## Positive Naive Bayes Classification 

A song can fit in more than one genre, and our conditioning of the data has been attentive to preserving the one-to-potentially-many relationship. In this part, a classifier develops a probability that a given body of text will fit within each of the top ten selected genres. It uses the nltk positive naive Bayes classifier to train a set of lyrics for each of the top 10 genres, using 80% of the data. It assigns priors based on the relative frequency of songs. 

In [16]:
from nltk.classify import PositiveNaiveBayesClassifier
import json
import pandas as pd

In [25]:
# open the data set
df = pd.read_csv("../../data/conditioned/all_years_and_genres_with_lyrics_and_wordcount_and_vocabulary_clean.csv")
df = df.drop_duplicates('song_key')
# total number of songs
allsongs= len(df)*1.0

# get the top ten genres
with open("../../notebooks/ss/songsbygenre.json") as json_file:
    genresj = json.load(json_file)
    
genrelist= genresj.keys()
genresj
topgenres={}
for k in genresj.keys():
    topgenres[k]=len(genresj[k])
d=topgenres
glist=[]

#for i,v in enumerate(topgenres):
 #   print i,v, topgenres[v]
rank=0
for w in sorted(d, key=d.get, reverse=True):
    if rank < 15:
        glist.append((rank,w, d[w]/allsongs))
        rank +=1
#glist now holds the genre's id number, the genre, and its freq in the overall population        

glist

[(0, u'/wiki/Pop_music', 0.7867435158501441),
 (1, u'/wiki/Hip_hop_music', 0.6296829971181557),
 (2, u'/wiki/Contemporary_R%26B', 0.6162343900096061),
 (3, u'/wiki/Soul_music', 0.41306436119116235),
 (4, u'/wiki/Rock_music', 0.3621517771373679),
 (5, u'/wiki/Pop_rock', 0.3520653218059558),
 (6, u'/wiki/Soft_rock', 0.24639769452449567),
 (7, u'/wiki/Country_music', 0.1988472622478386),
 (8, u'/wiki/Rhythm_and_blues', 0.19548511047070125),
 (9, u'/wiki/Alternative_rock', 0.16234390009606148),
 (10, u'/wiki/Funk', 0.15994236311239193),
 (11, u'/wiki/Hard_rock', 0.15417867435158503),
 (12, u'/wiki/Dance-pop', 0.14169068203650337),
 (13, u'/wiki/Dance_music', 0.14169068203650337),
 (14, u'/wiki/Disco', 0.13160422670509125)]

In [18]:
dftr = df.sample(frac=0.8)
dftst =  df.loc[~df.index.isin(dftr.index)]
dftr.shape, dftst.shape

((3331, 454), (833, 454))

## Readying the Training Sets
For each genre, there is an in-genre set and all other genres together are not-in. Train the model and build fifteen classifiers. 

In [19]:
def features(sentence):
    words = sentence.lower().split()
    return dict(('contains(%s)' % w, True) for w in words)


In [26]:
indict={}
outdict={}
classdict={}
for genretuple in glist:
    gindex=genretuple[0]
    genre = genretuple[1]
    gprior= genretuple[2]
    #genre="/wiki/Pop_music"

    in_genre_df = dftr[dftr[genre]==True]
    out_genre_df = dftr[dftr[genre]==False]
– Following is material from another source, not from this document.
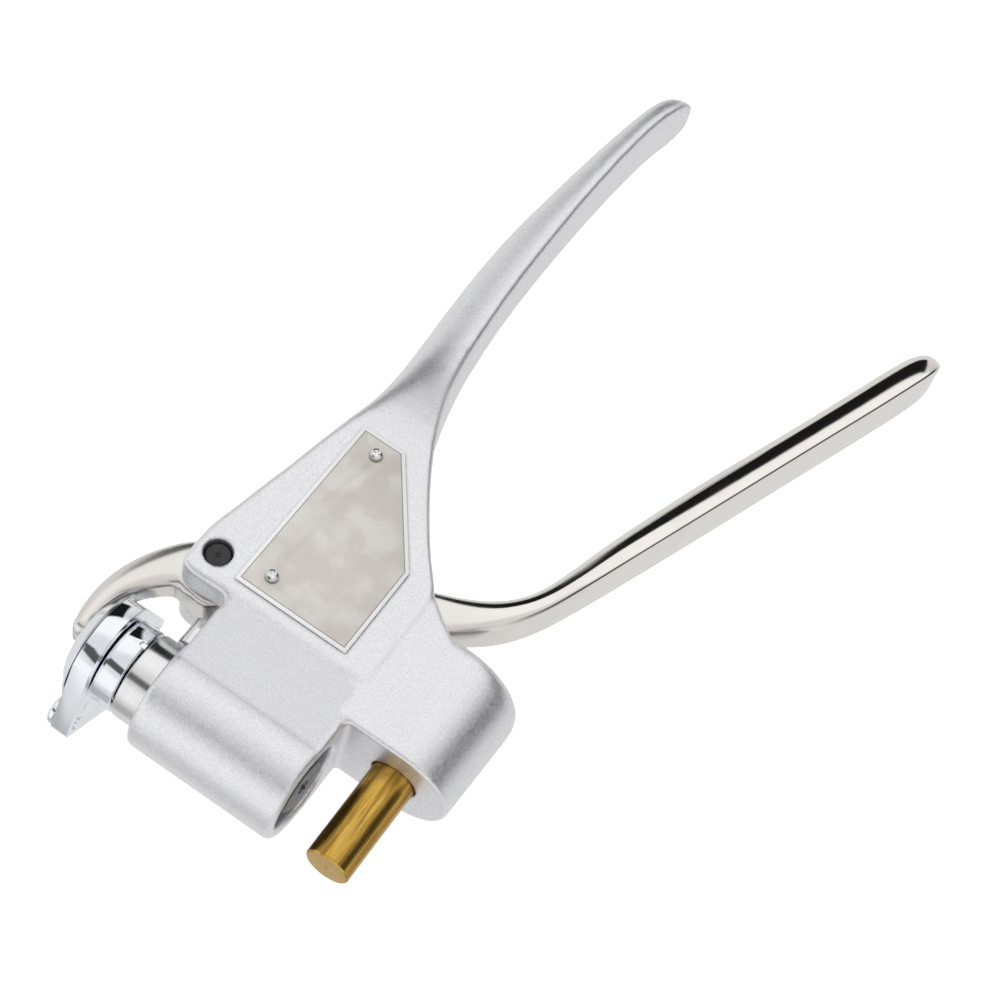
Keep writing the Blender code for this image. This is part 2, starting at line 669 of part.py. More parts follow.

    # concatentate the oyrics from each song into a "sentence"
    in_sentences=[]
    out_sentences=[]
    for row in in_genre_df.iterrows():
        songsents= row[1][2].split('.')
        for s in songsents:
            in_sentences.append(s)

    for row in out_genre_df.iterrows():
        songsents= row[1][2].split('.')
        for s in songsents:
            out_sentences.append(s)

    positive_featuresets = list(map(features, in_sentences))
    unlabeled_featuresets = list(map(features, out_sentences))
    classdict[int(gindex)] = PositiveNaiveBayesClassifier.train(positive_featuresets,unlabeled_featuresets)
print "training complete"

In [33]:
def genre_classify(classtext):
    for genretuple in glist:
        gindex=genretuple[0]
        genre = genretuple[1]
        gprior= genretuple[2]
        print genre[6:],": ",classdict[gindex].classify(features(classtext))

In [34]:
genre_classify('beat the bitch with a bat')



Pop_music :  False
Hip_hop_music :  True
Contemporary_R%26B :  False
Soul_music :  False
Rock_music :  False
Pop_rock :  False
Soft_rock :  False
Country_music :  False
Rhythm_and_blues :  False
Alternative_rock :  False
Funk :  False
Hard_rock :  True
Dance-pop :  True
Dance_music :  False
Disco :  True


In [36]:
genre_classify('I Love you')


Pop_music :  True
Hip_hop_music :  False
Contemporary_R%26B :  True
Soul_music :  True
Rock_music :  False
Pop_rock :  True
Soft_rock :  True
Country_music :  False
Rhythm_and_blues :  True
Alternative_rock :  False
Funk :  False
Hard_rock :  True
Dance-pop :  True
Dance_music :  True
Disco :  True


In [39]:
genre_classify('My team lost the game')


Pop_music :  False
Hip_hop_music :  True
Contemporary_R%26B :  False
Soul_music :  False
Rock_music :  False
Pop_rock :  True
Soft_rock :  True
Country_music :  False
Rhythm_and_blues :  False
Alternative_rock :  True
Funk :  False
Hard_rock :  False
Dance-pop :  True
Dance_music :  False
Disco :  False